start SOURCE MATERIAL

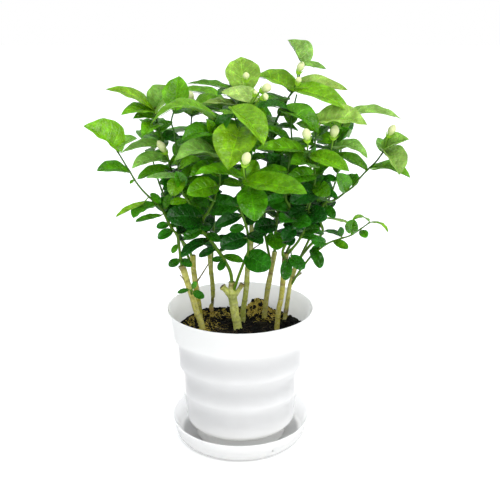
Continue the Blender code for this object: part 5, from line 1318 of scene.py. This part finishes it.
def hides_leaf(foot, tip, width, normal):
    """Whether a leaf would stand before one of the tables' leaves, as seen from the front."""
    along = tip - foot
    side = along.normalized().cross(normal) * (width * HIDING_REACH)
    for part, reach in HIDING_PLACES:
        point = foot + along * part + side * reach
        sight = (point - EYE).normalized()
        if in_front.ray_cast((point + sight) * MM, sight)[0]:
            return True
    return False


def small_leaf(node, stop, lines, settled, draw):
    """A small leaf at this point of a stem and its height, or None where no try has room."""
    share = min(1.0, (stop.z - TUFT_FROM) / TUFT_CLIMB)
    usual = TUFT_LENGTHS[0] + (TUFT_LENGTHS[1] - TUFT_LENGTHS[0]) * share
    length = usual * draw.uniform(*TUFT_CHANCE)
    heading = draw.uniform(0, 2 * math.pi)
    for attempt in range(TUFT_TRIES):
        size = length * TUFT_SIZES[attempt % len(TUFT_SIZES)]
        bearing = heading + attempt * TUFT_TURN
        rise = draw.uniform(*TUFT_RISE)
        along = Vector((math.cos(bearing), math.sin(bearing), rise)).normalized()
        foot = stop + along * PETIOLE
        tip = foot + along * size
        level = along.cross(Vector((0, 0, 1))).normalized()
        facing = (EYE - foot).normalized()
        normal = level.cross(along) + level * draw.uniform(-TUFT_LEAN, TUFT_LEAN)
        normal += facing * draw.uniform(*TUFT_FACING)
        normal = (normal - along * normal.dot(along)).normalized()
        width = size * draw.uniform(*TUFT_WIDTHS)
        if not in_crown(tip) or shuts_window(foot, tip, normal, width):
            continue
        if hides_leaf(foot, tip, width, normal):
            continue
        leaf = try_leaf(node, foot, tip, width, normal, size * TUFT_ARCH, lines, settled)
        if leaf:
            return leaf, (foot.z + tip.z) / 2
    return None


draw = random.Random(41)
for name in SHOOTS:
    for stop in stem_stops(lines[name], 0.0, TUFT_SPACING):
        if stop.z < TUFT_FROM or seen(stop)[1] > TUFT_TO:
            continue
        found = small_leaf(name, stop, lines[name], settled, draw)
        if found:
            leaf, height = found
            leaves_of[name].append(leaf)
            settled.append(Placed(name, "blade", blade(*leaf, BLADE)))
            greens_with_light[name].append(next(greens for least, greens in TUFT_TONES_AND_SHADE if height > least))

# A leaf's rows of points and its columns on each side of the midrib: in the tables, and elsewhere
FINE_MESH = (27, 6)
COARSE_MESH = (18, 4)
LEAF_THICKNESS = 0.42
VEIN_PAIRS = 5.0
VEIN_SWEEP = 0.24  # how far back a side vein starts, as a part of the leaf's length
LOWER_TWIGS = 262.0  # where leaves are round, and how far above it they have a drawn-out tip
TIP_CLIMB = 75.0
TWIST = 10
LOBES = 0.2  # how far the foot's lobes reach back, as a share of the width
WAVE = 0.014
# The midrib below a leaf: its radius at parts of the leaf's length
MIDRIB = ((0.15, 0.62), (0.34, 0.5), (0.52, 0.36), (0.75, 0.2))
FULL_WIDTH = 22  # the width in millimetres from which stalks and midribs have their full size
STEM_GREENS = ("#587C10", "#2C5C04")  # low and high on the plant
# How much red, green and blue vary from leaf to leaf, and how far they travel inside one, in metres
LEAF_TINTS = ((0.96, 1.3), (0.97, 1.14), (0.6, 0.92))
LEAF_LIGHT = {"Subsurface_Radius": (0.4, 1.0, 0.1), "Subsurface_Scale": 0.0012}
# A leaf's usual fold in degrees: low on the plant, how much more it is high up, and how it varies
LOW_FOLD = 8
MORE_FOLD = 16
FOLD_FROM = 205
FOLD_CLIMB = 110
FOLD_VARIES = (-3, 5)
# A stem swells where a leaf joins it: by a share of its radius, over a reach, and never beyond a share
JOINT_SWELL = 0.22
JOINT_REACH = 2.2
JOINT_MOST = 1.35
# How thick a stem is there, as a share of its radius, at heights on the plant
STEM_HEIGHTS = (190, 230, 300)
STEM_SHARES = (1.0, 0.9, 0.74)
CALYX_LOBES = 8


def outline(part, drawn):
    """A leaf's width at this part of its length, from a round leaf (0) to one with a drawn-out tip (1)."""
    near, far = 0.5 + 0.04 * drawn, 0.55 + 0.45 * drawn
    widest = near / (near + far)
    return part ** near * (1 - part) ** far / (widest ** near * (1 - widest) ** far)


def grow_leaf(skin, leaf, fold, tint, draw, mesh):
    """A leaf in its place: folded, quilted between the veins, its margin waved and its tip twisted."""
    count, halves = mesh
    foot, tip, width, normal, arch = leaf[1:]
    along = np.array(tip - foot)
    length = np.linalg.norm(along)
    along /= length
    normal = np.array(normal)
    across = np.cross(along, normal)
    part = 0.5 - 0.5 * np.cos(np.linspace(0.0, math.pi, count))
    column = np.linspace(-1, 1, 2 * halves + 1)
    drawn = min(1.0, max(0.0, (foot.z - LOWER_TWIGS) / TIP_CLIMB)) * draw.uniform(0.85, 1.1)
    half = np.maximum(width / 2 * outline(np.clip(part, 0, 1), drawn), 0.35)[:, None]
    twist = (math.radians(draw.uniform(-TWIST, TWIST)) * part)[:, None]
    curl = draw.uniform(0.02, 0.2)
    away = np.abs(column)[None]
    height = half * (math.sin(fold) * away * 1.1 - curl * away ** 2.4)
    vein = (part[:, None] - VEIN_SWEEP * away ** 1.3 + 0.1) * VEIN_PAIRS
    fade = np.clip(part * 8, 0, 1)[:, None] * np.clip((1 - part) * 5, 0, 1)[:, None]
    quilt = draw.uniform(0.018, 0.034) * (0.3 + 0.7 * drawn)
    height = height + quilt * width * np.abs(np.sin(math.pi * vein)) ** 0.7 * (1 - away ** 5) * fade
    for _ in range(3):
        waves, start = draw.uniform(1.2, 4.2), draw.uniform(0, 6.28)
        side = np.where(column > 0, start, start + draw.uniform(1, 5))[None]
        ripple = np.sin(2 * math.pi * waves * part[:, None] + side)
        height = height + WAVE * width * away ** 2 * ripple * fade
    reach = half * column[None] * math.cos(fold)
    centre = (np.array(foot)[None] + along * (part * length)[:, None]
              + normal * (arch * 4 * part * (1 - part))[:, None])
    slope = (arch * 4 * (1 - 2 * part) / length)[:, None]
    rise = normal - along * slope
    rise /= np.linalg.norm(rise, axis=1, keepdims=True)
    x = reach * np.cos(twist) - height * np.sin(twist)
    z = reach * np.sin(twist) + height * np.cos(twist)
    lobes = LOBES * width * away ** 1.5 * ((1 - part) ** 5)[:, None]
    top = centre[:, None] + across * x[..., None] + rise[:, None] * z[..., None] - along * lobes[..., None]
    thick = LEAF_THICKNESS * (1 - 0.6 * away ** 4) * np.clip(0.35 + 2.5 * (1 - part), 0, 1)[:, None]
    face = np.cross(np.gradient(top, axis=0), np.gradient(top, axis=1))
    face /= np.maximum(np.linalg.norm(face, axis=2, keepdims=True), 1e-9)
    face *= np.sign((face * rise[:, None]).sum(axis=2, keepdims=True))
    below = top - face * thick[..., None]
    rows = np.concatenate([top, below[:, ::-1]], axis=1)
    marks = np.empty((count, 2 * len(column) + 1, 2))
    marks[:, :len(column), 0] = column
    marks[:, len(column):-1, 0] = column[::-1]
    marks[:, -1, 0] = -1
    marks[..., 1] = part[:, None]
    kinds = np.zeros(2 * len(column), int)
    kinds[len(column):-1] = 1
    skin.rings(rows, marks, tint, kinds)
    return centre, rise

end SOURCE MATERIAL

# AIM
Extract all of the data above without altering anything.

# RESPONSE FOR THIS EXERCISE
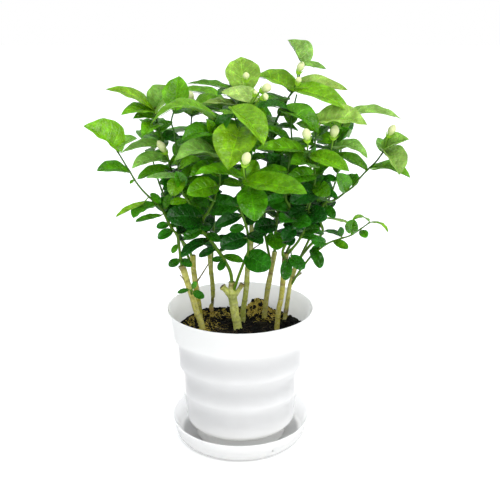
Continue the Blender code for this object: part 5, from line 1318 of scene.py. This part finishes it.
def hides_leaf(foot, tip, width, normal):
    """Whether a leaf would stand before one of the tables' leaves, as seen from the front."""
    along = tip - foot
    side = along.normalized().cross(normal) * (width * HIDING_REACH)
    for part, reach in HIDING_PLACES:
        point = foot + along * part + side * reach
        sight = (point - EYE).normalized()
        if in_front.ray_cast((point + sight) * MM, sight)[0]:
            return True
    return False


def small_leaf(node, stop, lines, settled, draw):
    """A small leaf at this point of a stem and its height, or None where no try has room."""
    share = min(1.0, (stop.z - TUFT_FROM) / TUFT_CLIMB)
    usual = TUFT_LENGTHS[0] + (TUFT_LENGTHS[1] - TUFT_LENGTHS[0]) * share
    length = usual * draw.uniform(*TUFT_CHANCE)
    heading = draw.uniform(0, 2 * math.pi)
    for attempt in range(TUFT_TRIES):
        size = length * TUFT_SIZES[attempt % len(TUFT_SIZES)]
        bearing = heading + attempt * TUFT_TURN
        rise = draw.uniform(*TUFT_RISE)
        along = Vector((math.cos(bearing), math.sin(bearing), rise)).normalized()
        foot = stop + along * PETIOLE
        tip = foot + along * size
        level = along.cross(Vector((0, 0, 1))).normalized()
        facing = (EYE - foot).normalized()
        normal = level.cross(along) + level * draw.uniform(-TUFT_LEAN, TUFT_LEAN)
        normal += facing * draw.uniform(*TUFT_FACING)
        normal = (normal - along * normal.dot(along)).normalized()
        width = size * draw.uniform(*TUFT_WIDTHS)
        if not in_crown(tip) or shuts_window(foot, tip, normal, width):
            continue
        if hides_leaf(foot, tip, width, normal):
            continue
        leaf = try_leaf(node, foot, tip, width, normal, size * TUFT_ARCH, lines, settled)
        if leaf:
            return leaf, (foot.z + tip.z) / 2
    return None


draw = random.Random(41)
for name in SHOOTS:
    for stop in stem_stops(lines[name], 0.0, TUFT_SPACING):
        if stop.z < TUFT_FROM or seen(stop)[1] > TUFT_TO:
            continue
        found = small_leaf(name, stop, lines[name], settled, draw)
        if found:
            leaf, height = found
            leaves_of[name].append(leaf)
            settled.append(Placed(name, "blade", blade(*leaf, BLADE)))
            greens_with_light[name].append(next(greens for least, greens in TUFT_TONES_AND_SHADE if height > least))

# A leaf's rows of points and its columns on each side of the midrib: in the tables, and elsewhere
FINE_MESH = (27, 6)
COARSE_MESH = (18, 4)
LEAF_THICKNESS = 0.42
VEIN_PAIRS = 5.0
VEIN_SWEEP = 0.24  # how far back a side vein starts, as a part of the leaf's length
LOWER_TWIGS = 262.0  # where leaves are round, and how far above it they have a drawn-out tip
TIP_CLIMB = 75.0
TWIST = 10
LOBES = 0.2  # how far the foot's lobes reach back, as a share of the width
WAVE = 0.014
# The midrib below a leaf: its radius at parts of the leaf's length
MIDRIB = ((0.15, 0.62), (0.34, 0.5), (0.52, 0.36), (0.75, 0.2))
FULL_WIDTH = 22  # the width in millimetres from which stalks and midribs have their full size
STEM_GREENS = ("#587C10", "#2C5C04")  # low and high on the plant
# How much red, green and blue vary from leaf to leaf, and how far they travel inside one, in metres
LEAF_TINTS = ((0.96, 1.3), (0.97, 1.14), (0.6, 0.92))
LEAF_LIGHT = {"Subsurface_Radius": (0.4, 1.0, 0.1), "Subsurface_Scale": 0.0012}
# A leaf's usual fold in degrees: low on the plant, how much more it is high up, and how it varies
LOW_FOLD = 8
MORE_FOLD = 16
FOLD_FROM = 205
FOLD_CLIMB = 110
FOLD_VARIES = (-3, 5)
# A stem swells where a leaf joins it: by a share of its radius, over a reach, and never beyond a share
JOINT_SWELL = 0.22
JOINT_REACH = 2.2
JOINT_MOST = 1.35
# How thick a stem is there, as a share of its radius, at heights on the plant
STEM_HEIGHTS = (190, 230, 300)
STEM_SHARES = (1.0, 0.9, 0.74)
CALYX_LOBES = 8


def outline(part, drawn):
    """A leaf's width at this part of its length, from a round leaf (0) to one with a drawn-out tip (1)."""
    near, far = 0.5 + 0.04 * drawn, 0.55 + 0.45 * drawn
    widest = near / (near + far)
    return part ** near * (1 - part) ** far / (widest ** near * (1 - widest) ** far)


def grow_leaf(skin, leaf, fold, tint, draw, mesh):
    """A leaf in its place: folded, quilted between the veins, its margin waved and its tip twisted."""
    count, halves = mesh
    foot, tip, width, normal, arch = leaf[1:]
    along = np.array(tip - foot)
    length = np.linalg.norm(along)
    along /= length
    normal = np.array(normal)
    across = np.cross(along, normal)
    part = 0.5 - 0.5 * np.cos(np.linspace(0.0, math.pi, count))
    column = np.linspace(-1, 1, 2 * halves + 1)
    drawn = min(1.0, max(0.0, (foot.z - LOWER_TWIGS) / TIP_CLIMB)) * draw.uniform(0.85, 1.1)
    half = np.maximum(width / 2 * outline(np.clip(part, 0, 1), drawn), 0.35)[:, None]
    twist = (math.radians(draw.uniform(-TWIST, TWIST)) * part)[:, None]
    curl = draw.uniform(0.02, 0.2)
    away = np.abs(column)[None]
    height = half * (math.sin(fold) * away * 1.1 - curl * away ** 2.4)
    vein = (part[:, None] - VEIN_SWEEP * away ** 1.3 + 0.1) * VEIN_PAIRS
    fade = np.clip(part * 8, 0, 1)[:, None] * np.clip((1 - part) * 5, 0, 1)[:, None]
    quilt = draw.uniform(0.018, 0.034) * (0.3 + 0.7 * drawn)
    height = height + quilt * width * np.abs(np.sin(math.pi * vein)) ** 0.7 * (1 - away ** 5) * fade
    for _ in range(3):
        waves, start = draw.uniform(1.2, 4.2), draw.uniform(0, 6.28)
        side = np.where(column > 0, start, start + draw.uniform(1, 5))[None]
        ripple = np.sin(2 * math.pi * waves * part[:, None] + side)
        height = height + WAVE * width * away ** 2 * ripple * fade
    reach = half * column[None] * math.cos(fold)
    centre = (np.array(foot)[None] + along * (part * length)[:, None]
              + normal * (arch * 4 * part * (1 - part))[:, None])
    slope = (arch * 4 * (1 - 2 * part) / length)[:, None]
    rise = normal - along * slope
    rise /= np.linalg.norm(rise, axis=1, keepdims=True)
    x = reach * np.cos(twist) - height * np.sin(twist)
    z = reach * np.sin(twist) + height * np.cos(twist)
    lobes = LOBES * width * away ** 1.5 * ((1 - part) ** 5)[:, None]
    top = centre[:, None] + across * x[..., None] + rise[:, None] * z[..., None] - along * lobes[..., None]
    thick = LEAF_THICKNESS * (1 - 0.6 * away ** 4) * np.clip(0.35 + 2.5 * (1 - part), 0, 1)[:, None]
    face = np.cross(np.gradient(top, axis=0), np.gradient(top, axis=1))
    face /= np.maximum(np.linalg.norm(face, axis=2, keepdims=True), 1e-9)
    face *= np.sign((face * rise[:, None]).sum(axis=2, keepdims=True))
    below = top - face * thick[..., None]
    rows = np.concatenate([top, below[:, ::-1]], axis=1)
    marks = np.empty((count, 2 * len(column) + 1, 2))
    marks[:, :len(column), 0] = column
    marks[:, len(column):-1, 0] = column[::-1]
    marks[:, -1, 0] = -1
    marks[..., 1] = part[:, None]
    kinds = np.zeros(2 * len(column), int)
    kinds[len(column):-1] = 1
    skin.rings(rows, marks, tint, kinds)
    return centre, rise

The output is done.